POM. So whither SA as it enters the millennium?

SM. I am hopeful that there is going to come a time when people are going to recognise this major charade. They are going to realise that they have been lied to and there is going to emerge in the beginning of the millennium a major opposition force which will by 2004 be in a position to confront and take over. However, a note of caution. Because of the militaristic nature of the present government and the other parties that are there such a force that develops might find itself on the receiving end of military action which will include detentions, killings and those kinds of things. So that is the scenario.

POM. So you could see the government resorting to detentions?

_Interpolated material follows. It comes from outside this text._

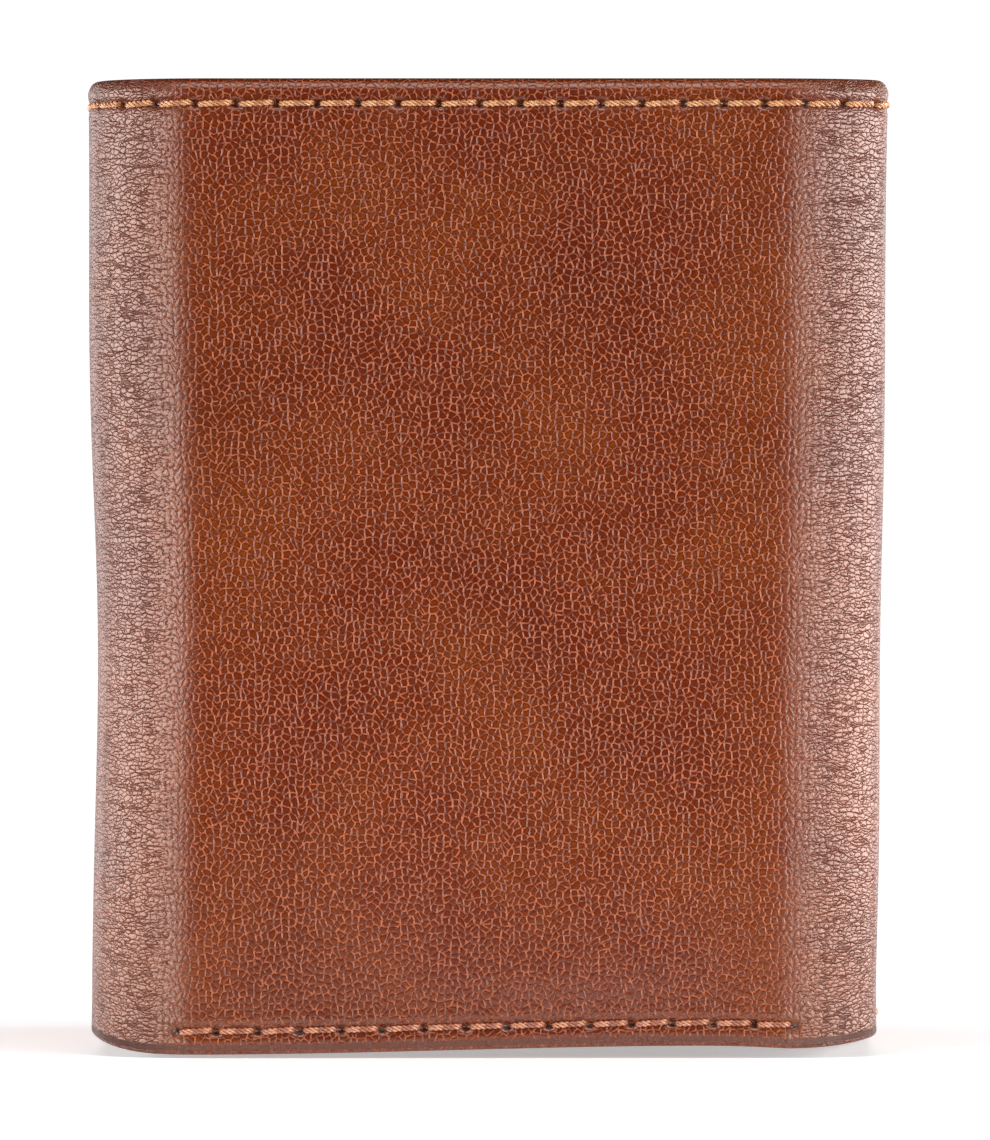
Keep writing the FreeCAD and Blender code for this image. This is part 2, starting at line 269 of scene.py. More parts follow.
def add_mesh(name, points, faces, material, uv, normals=None):
    mesh = bpy.data.meshes.new(name)
    mesh.from_pydata((points * MM).tolist(), [], faces)
    layer = mesh.uv_layers.new(name="developed")
    corners = np.zeros(len(mesh.loops), np.int32)
    mesh.loops.foreach_get("vertex_index", corners)
    layer.data.foreach_set("uv", (uv[corners] * UV_PER_MM).astype(np.float32).ravel())
    mesh.materials.append(material)
    mesh.shade_smooth()
    if normals is not None:
        mesh.normals_split_custom_set_from_vertices(normals.tolist())
    obj = bpy.data.objects.new(name, mesh)
    bpy.context.scene.collection.objects.link(obj)
    return obj


def unit(vectors):
    return vectors / np.maximum(np.linalg.norm(vectors, axis=-1, keepdims=True), 1e-12)


def ladder(z):
    """Triangles that fill a thin upright loop, stepping up its two faces together."""
    count, top = len(z), int(np.argmax(z))
    near = list(range(top + 1))
    far = [0] + list(range(count - 1, top - 1, -1))
    i = j = 0
    rungs = []
    while i < len(near) - 1 or j < len(far) - 1:
        step_near = j == len(far) - 1 or (i < len(near) - 1 and z[near[i + 1]] <= z[far[j + 1]])
        third = near[i + 1] if step_near else far[j + 1]
        if len({near[i], far[j], third}) == 3:
            rungs.append([near[i], third, far[j]])
        i, j = (i + 1, j) if step_near else (i, j + 1)
    return np.array(rungs)


def wall_faces(index):
    """Quads of a tube whose points stand in rings."""
    nxt = np.roll(index, -1, axis=1)
    return np.stack([index[:-1], nxt[:-1], nxt[1:], index[1:]], axis=-1).reshape(-1, 4)


def rounding(gap):
    """Quarter circle from 1 at an edge, where gap is 0, to 0 where it is 1 or more."""
    return 1 - np.sqrt(1 - (1 - np.clip(gap, 0, 1)) ** 2)


class Loft:
    """A closed section swept along s. section(s) gives the loop's s, d and z at each line of s."""

    def __init__(self, lines, section):
        self.lines = lines
        loops = [section(s) for s in lines]
        s, d, z = (np.array([loop[k] for loop in loops]) for k in range(3))
        self.points = place(s, d, z)
        middle = place(s[:, :1], np.mean(d, axis=1, keepdims=True), np.mean(z, axis=1, keepdims=True))
        around = np.roll(self.points, -1, axis=1) - np.roll(self.points, 1, axis=1)
        forward = np.gradient(self.points, axis=0)
        self.normals = unit(np.cross(forward, around))
        steps = np.hypot(np.diff(d, axis=1), np.diff(z, axis=1))
        girth = np.concatenate([np.zeros((len(lines), 1)), np.cumsum(steps, axis=1)], axis=1)
        self.uv = np.stack([s, girth], axis=-1)
        self.ladder = ladder(z[0])
        outwards = np.sum(self.normals * (self.points - middle))
        if outwards < 0:
            self.normals = -self.normals
        self.flipped = outwards < 0

    def piece(self, name, first, last, material):
        """The closed stretch between two lines, capped at both ends."""
        rows = slice(first, last + 1)
        points = self.points[rows]
        count, around = points.shape[:2]
        walls = wall_faces(np.arange(count * around).reshape(count, around))
        rungs = self.ladder
        if self.flipped:
            rungs = rungs[:, ::-1]
        else:
            walls = walls[:, ::-1]
        caps = np.arange(2 * around).reshape(2, around) + count * around
        all_points = np.concatenate([points.reshape(-1, 3), points[0], points[-1]])
        forward = unit(points[1].mean(0) - points[0].mean(0))
        last_forward = unit(points[-1].mean(0) - points[-2].mean(0))
        normals = np.concatenate([self.normals[rows].reshape(-1, 3), np.tile(-forward, (around, 1)),
                                  np.tile(last_forward, (around, 1))])
        uv = self.uv[rows]
        all_uv = np.concatenate([uv.reshape(-1, 2), uv[0], uv[-1]])
        faces = walls.tolist() + caps[0][rungs].tolist() + caps[1][rungs[:, ::-1]].tolist()
        return add_mesh(name, all_points, faces, material, all_uv, normals)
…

SM. Absolutely, absolutely.

POM. A positions of states of emergency?

SM. Exactly.

POM. Richmond is one step away, it's a de facto state of emergency. I was stopped by - the police were proud of this - by six different road blocks, which is fine, but they were operating on the premise, the new man in there, the new Commissioner appointed is operating on the premise there must be a visible police presence and the police must become user friendly and one way of doing this is to just stop people in their cars, ask for their driver's license and say thank you very much, where are you going? You have been around here long enough, and I have been around Northern Ireland long enough, that whenever you're stopped by a policeman no matter what his goodwill is, how much he smiles, you resent it.

SM. Of course.

POM. You don't say: aren't they just doing their job? You go away just feeling a little bit angrier. So that to me is a strategy that will have a completely counter-productive impact than the one intended. But the one is made on such a simple premise, well if people see us and see that we're doing our job they will like us and come to us and supply us with information. It never happens.  Anyway thank you ever so much. I might come in on you one more time before I finish.